Not only was it imperative for the community but for the creator as well. The executives within Twitch were even explaining that to gain more viewers, followers, and supporters creators would need to create content on other platforms in order to direct those viewers to come over to Twitch. This was sound advice that still holds true but the issue is that if you’re creating content that caters to that platform's particular viewers, why would they leave that platform and create an account on yet another platform? This was the conundrum many if not all creators had to contend with. So, began the movement of creators taking on the challenge of stretching out and experimenting with creating content on other platforms. Not only doing that but to also begin utilizing the live streaming aspects of these other platforms.

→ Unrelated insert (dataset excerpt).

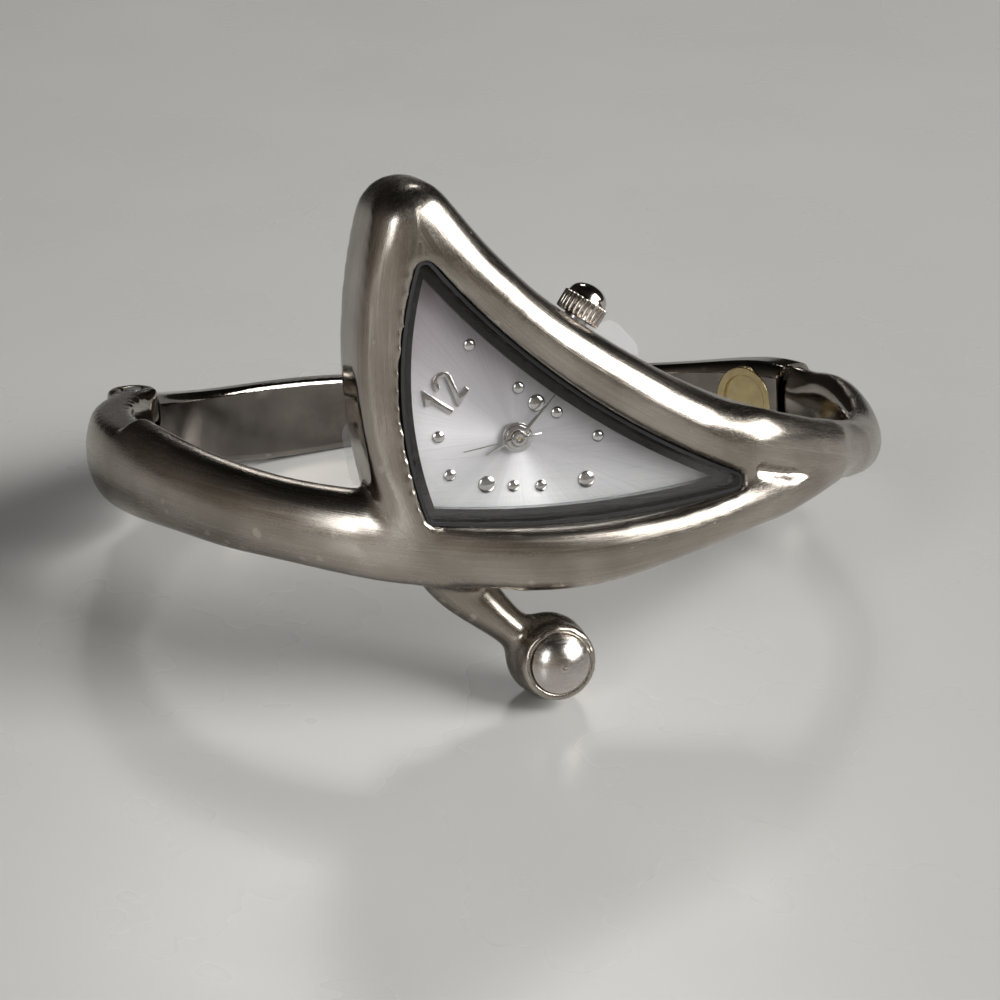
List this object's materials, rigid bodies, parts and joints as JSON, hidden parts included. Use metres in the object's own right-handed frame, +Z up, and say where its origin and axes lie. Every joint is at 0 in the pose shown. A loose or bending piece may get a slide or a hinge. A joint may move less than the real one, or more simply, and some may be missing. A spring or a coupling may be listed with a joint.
{
  "type": "bangle wristwatch",
  "caption": "Hinged oval bangle wristwatch with a sail-shaped cast case, three-cornered crystal, dotted dial, fluted crown and a sprung push catch.",
  "frame": {"origin": "middle of the footprint box, on the surface that the watch lies on", "axes": "+Z up from that surface, -Y towards the dial's viewer, +X to the catch; the band's own axis is tipped back by the curled arm"},
  "size_m": [0.0672, 0.0572, 0.0411],
  "materials": {
    "cast_metal": "antiqued, brushed along the arms",
    "band_metal": "antiqued, polished inside",
    "stud_metal": "brushed dome",
    "crystal": "clear, flat, polished",
    "black_rubber": "matte black",
    "ring_metal": "dark polished",
    "dial_silver": "silvered, sunray brushed",
    "mark_silver": "polished",
    "holder_plastic": "moulded",
    "plate_brass": "fine brushed",
    "wheel_brass": "polished",
    "steel": "polished",
    "copper_wire": "enamelled wire",
    "cell_steel": "satin",
    "board_plastic": "coated",
    "chip_black": "potted",
    "crown_nickel": "polished nickel",
    "film_clear": "clear film",
    "cup_brass": "polished"
  },
  "bodies": {
    "case": {"front_casting": "cast_metal", "end_stud": "stud_metal", "crystal": "crystal", "crystal_gasket": "black_rubber", "dial_ring": "ring_metal", "dial": "dial_silver", "hour_dots": "mark_silver", "numeral_12": "mark_silver", "movement_holder": "holder_plastic", "main_plate": "plate_brass", "train_bridge": "plate_brass", "stator": "steel", "coil_core": "steel", "coil": "copper_wire", "battery": "cell_steel", "battery_strap": "steel", "circuit_board": "board_plastic", "chip": "chip_black", "oscillator": "cell_steel", "movement_screws": "steel", "crown_tube": "steel", "case_back": "band_metal", "case_back_gasket": "black_rubber", "back_screws": "steel", "back_film": "film_clear", "hinge_pin": "steel", "catch_tongue": "steel"},
    "rear": {"rear_band": "band_metal", "spring_cup": "cup_brass", "button_spring": "steel"},
    "button": {"catch_button": "stud_metal"},
    "clutch": {"sliding_pinion": "steel"},
    "crown_unit": {"stem": "steel", "crown": "crown_nickel", "crown_gasket": "black_rubber"},
    "lever": {"setting_lever": "steel"},
    "seconds": {"second_wheel": "wheel_brass", "second_hand": "mark_silver"},
    "minutes": {"centre_wheel": "wheel_brass", "minute_hand": "mark_silver"},
    "hours": {"hour_wheel": "wheel_brass", "hour_hand": "mark_silver"},
    "third": {"third_wheel": "wheel_brass"},
    "step": {"step_wheel": "wheel_brass"},
    "rotor": {"rotor": "steel"},
    "minute_work": {"minute_wheel": "wheel_brass"},
    "setting_work": {"setting_wheel": "steel"}
  },
  "joints": [
    {"name": "rear_band_hinge", "type": "hinge", "parent": "case", "child": "rear", "pos_m": [-0.02733, 0.01402, 0.00756], "axis": [-0.0051, 0.2096, 0.9778], "range_deg": [0, 45], "deforming": ["catch_tongue"]},
    {"name": "catch_push", "type": "slide", "parent": "rear", "child": "button", "axis": [-0.8605, -0.4991, 0.1025], "range_m": [0, 0.0004], "stiffness_N_per_m": 1000, "deforming": ["button_spring", "catch_tongue"]},
    {"name": "crown_turn", "type": "hinge", "parent": "case", "child": "clutch", "pos_m": [-0.00302, -0.01841, 0.02383], "axis": [0.5694, 0.1717, 0.8039], "continuous": true},
    {"name": "crown_pull", "type": "slide", "parent": "clutch", "child": "crown_unit", "axis": [0.5694, 0.1717, 0.8039], "range_m": [0, 0.0008]},
    {"name": "lever_swing", "type": "hinge", "parent": "case", "child": "lever", "pos_m": [-0.00094, -0.01837, 0.02402], "axis": [0.0011, 0.9778, -0.2096], "range_deg": [0, 30]},
    {"name": "seconds_turn", "type": "hinge", "parent": "case", "child": "seconds", "pos_m": [-0.0053, -0.01962, 0.02072], "axis": [0.0011, 0.9778, -0.2096], "continuous": true},
    {"name": "minutes_turn", "type": "hinge", "parent": "case", "child": "minutes", "pos_m": [-0.0053, -0.01962, 0.02072], "axis": [0.0011, 0.9778, -0.2096], "continuous": true},
    {"name": "hours_turn", "type": "hinge", "parent": "case", "child": "hours", "pos_m": [-0.0053, -0.01962, 0.02072], "axis": [0.0011, 0.9778, -0.2096], "continuous": true},
    {"name": "third_turn", "type": "hinge", "parent": "case", "child": "third", "pos_m": [-0.00259, -0.01957, 0.02097], "axis": [0.0011, 0.9778, -0.2096], "continuous": true},
    {"name": "step_turn", "type": "hinge", "parent": "case", "child": "step", "pos_m": [-0.00765, -0.01996, 0.01909], "axis": [0.0011, 0.9778, -0.2096], "continuous": true},
    {"name": "rotor_turn", "type": "hinge", "parent": "case", "child": "rotor", "pos_m": [-0.00964, -0.01955, 0.02102], "axis": [0.0011, 0.9778, -0.2096], "continuous": true},
    {"name": "minute_wheel_turn", "type": "hinge", "parent": "case", "child": "minute_work", "pos_m": [-0.00493, -0.0192, 0.02264], "axis": [0.0011, 0.9778, -0.2096], "continuous": true},
    {"name": "setting_wheel_turn", "type": "hinge", "parent": "case", "child": "setting_work", "pos_m": [-0.00297, -0.01896, 0.02381], "axis": [0.0011, 0.9778, -0.2096], "continuous": true}
  ],
  "couplings": [
    {"joint": "step_turn", "follows": "seconds_turn", "ratio": -5},
    {"joint": "rotor_turn", "follows": "seconds_turn", "ratio": 30},
    {"joint": "third_turn", "follows": "seconds_turn", "ratio": -0.13333},
    {"joint": "minutes_turn", "follows": "seconds_turn", "ratio": 0.016667},
    {"joint": "minute_wheel_turn", "follows": "seconds_turn", "ratio": -0.0055556},
    {"joint": "hours_turn", "follows": "seconds_turn", "ratio": 0.0013889},
    {"joint": "setting_wheel_turn", "follows": "seconds_turn", "ratio": 0.010417},
    {"joint": "lever_swing", "follows": "crown_pull", "rad_per_m": 654.43}
  ]
}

Twitch has been scrambling to be relevant within the world of live streaming as it is true, they do command the mind share of the public view in regards to live streaming. The issue is that they are but a small population of the wider view of live streaming platforms. TikTok is and has been exploding very recently with its live streaming side which many creators that have been creating content on the platform can easily expand to this to further gain more viewers and followers. The same can be said with YouTube which has a very large potential audience in the billions. Both platforms have been working on innovating technology to make it easier and better for live streaming while Twitch, has only really been working on their lower tier ad technology.

The projects in regards to ads on Twitch have been lackluster in the sense that Twitch is only interested in shoving as many ad breaks or ways to do so, very much to the detriment of the viewer and the creators on the service. Waving the carrot in the face of creators to get 55% of the ad revenue, creators would have to turn on Twitch’s ad scheduler (should be titled manager instead) and run 3 minutes of ads every hour. Even if the creators run the same amount of ads per hour and had the manager turned off, they would only receive 30%. Twitch is continuously working against the creators with the ad system and thus creators are looking for ways to find better revenue generating methods and ways that they can provide a better end-product to their viewers.